Il fut éliminé du Tribunat ; et en même temps, par une contradiction qui n’étonnera que ceux qui n’ont pas assez étudié les hommes et les époques, on le nomma à un emploi lucratif. Mais comme il était hors de son pouvoir de changer les principes de l’administration, et hors de sa volonté de coopérer à des désastres, il envoya sa démission, et résolut d’essayer, dans un cercle borné, de faire le bien qu’on devait désormais désespérer d’opérer en grand.
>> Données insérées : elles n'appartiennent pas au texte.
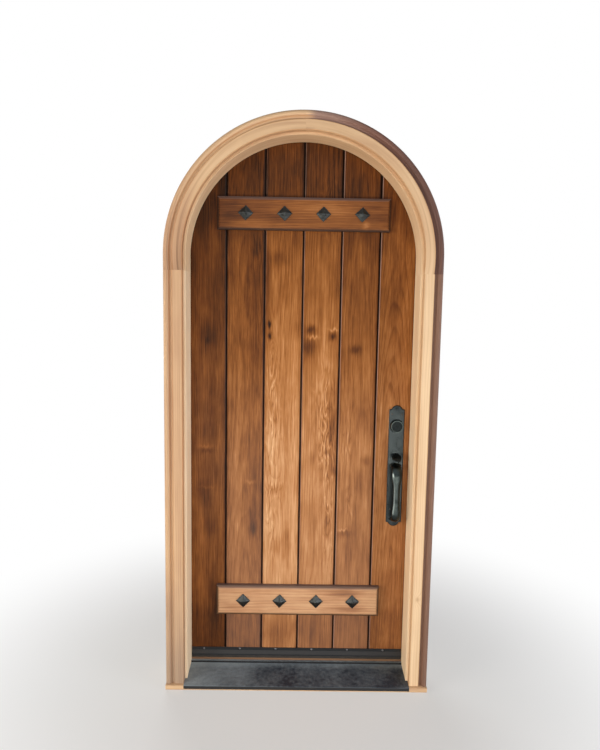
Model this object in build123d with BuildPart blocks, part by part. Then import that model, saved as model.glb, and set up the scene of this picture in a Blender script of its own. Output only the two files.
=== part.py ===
"""Arched plank door in its frame.

Millimetres. X runs to the right as seen from outside, Y runs into the building and Z is up.
The origin lies on the underside of the sill, midway between the jambs, in line with the
leaf's outside face. The leaf is closed, its latch is drawn and its deadbolt is unlocked.
"""

import os
from math import atan, cos, degrees, pi, radians, sin, sqrt, tan

from build123d import *

os.makedirs("parts", exist_ok=True)

# Leaf
LEAF_WIDTH = 914.0
LEAF_HEIGHT = 2134.0
LEAF_THICKNESS = 57.0
LEAF_GAP = 3.0
PLANK_COUNT = 6
VEE_HALF_WIDTH = 6.0
VEE_DEPTH = 5.5
TONGUE_THICKNESS = 12.0
TONGUE_LENGTH = 9.0
TONGUE_CLEARANCE = 0.4

# Battens and their studs
BATTEN_END_MARGIN = 117.0
BATTEN_WIDTH = 127.0
BATTEN_THICKNESS = 23.0
BATTEN_BEVEL_WIDTH = 12.0
BATTEN_BEVEL_DEPTH = 6.0
UPPER_BATTEN_ABOVE_SPRING = 172.5
LOWER_BATTEN_HEIGHT = 262.0
STUDS_PER_BATTEN = 4
STUD_SIDE = 42.0
STUD_RIM = 2.5
STUD_RISE = 12.0
STUD_TIP = 3.0
STUD_SHANK_RADIUS = 3.0
STUD_SHANK_LENGTH = 42.0

# Sill
SILL_SLOPE = 7.5
SILL_FRONT_HEIGHT = 19.5
SILL_NOSE = 8.0
SILL_NOSE_DROP = 14.0
SILL_NOSE_ROUND = 2.5
DECK_THICKNESS = 3.0
SHELF_HEIGHT = 45.0
SHELF_FRONT = 16.0
RISER_FRONT = 4.0
RISER_TOP = 54.0
RISER_HEIGHT = 20.0
RISER_GAP = 3.0
FOOT_RELIEF = 0.8

# Jamb
JAMB_STOCK = 32.0
JAMB_RABBET = 12.7
JAMB_STOP_DEPTH = 106.0
JAMB_ARRIS = 2.5
STOP_GAP = 4.0
JOINT_DROP = 59.0
DOWEL_RADIUS = 5.0
DOWEL_LENGTH = 60.0
DOWEL_DEPTHS = (30.0, 80.0)

# Outer moulding
MOULDING_THICKNESS = 32.0
MOULDING_SETBACK = 9.0
MOULDING_FLAT = 38.0
MOULDING_COVE = 12.0
MOULDING_BEAD = 22.0
MOULDING_FLAT_STEP = 3.0
MOULDING_COVE_DEPTH = 7.0
MOULDING_BEAD_RISE = 9.0
MOULDING_ARRIS = 2.0
MOULDING_RELIEF_WIDTH = 5.0
MOULDING_RELIEF_DEPTH = 1.5

# Weatherstrip
STRIP_CLEARANCE = 0.3
STRIP_WIDTH = 9.5
STRIP_EDGE_GAP = 0.8
KERF_WIDTH = 2.0
KERF_DEPTH = 9.0
KERF_SETBACK = 5.0
KERF_CLEARANCE = 0.2

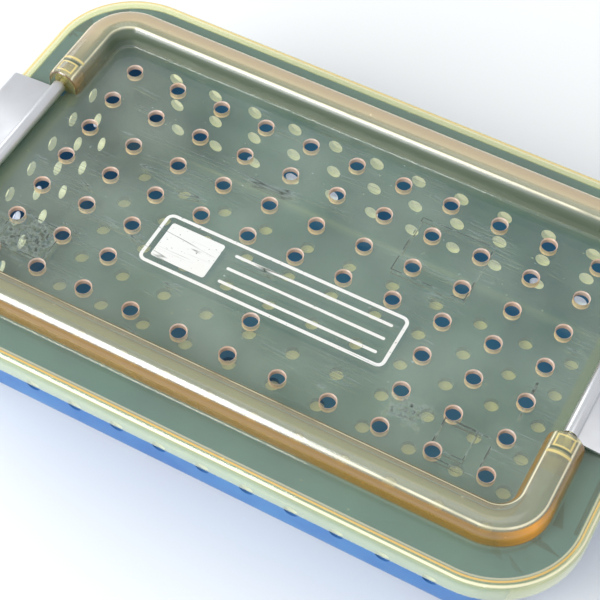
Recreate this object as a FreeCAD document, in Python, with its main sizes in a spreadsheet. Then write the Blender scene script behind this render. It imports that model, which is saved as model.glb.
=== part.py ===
"""Sterilization tray for surgical instruments.

A perforated blue tub with a wide flange carries a transparent amber lid. The
lid has a hollow rib round it, broken at both short ends, where a formed steel
latch turns on a pin held between the rib ends and hooks under the tub's lip.

Millimetres, Z up, X along the tray. The origin is the centre of the underside.
"""

import FreeCAD
import Part

import math
import os

import Sketcher
from FreeCAD import Vector

doc = FreeCAD.newDocument("InstrumentTray")

# Driving sizes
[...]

Il forma dans un méchant village, à cinquante lieues de Paris, une manufacture ou quatre cents ouvriers, la plupart composés de femmes et d’enfans, trouvèrent de l’occupation ; en peu d’années, il eut la satisfaction de voir l’industrie et l’aisance animer des campagnes où, durant plusieurs siècles, un régime féodal et monacal n’avait su entretenir que la mendicité et la misère.

Ses loisirs furent employés à perfectionner ce livre, qu’on ne pouvait plus des long-temps se procurer dans la librairie : il menait ainsi de front la théorie et la pratique. Enfin il profita de l’espèce de liberté qui suivit l’entrée en France des armées de l’Europe entière, pour donner de cet ouvrage une seconde édition, beaucoup moins imparfaite que la première. Le Traité d’Économie politique reparait aujourd’hui avec de nouvelles et importantes corrections, où l’auteur a mis à profit les conversations qu’il a eues avec les hommes les plus distingués de la France et de l’Angleterre.[1]


  1. L’auteur a consigné dans une courte brochure (de l’Angleterre et des Anglais ; Paris, Arthus Bertrand), les observations qu’il recueillit sur la situation économique de ce peuple, lorsqu’il parcourut l’Angleterre et l’Écosse, en 1814.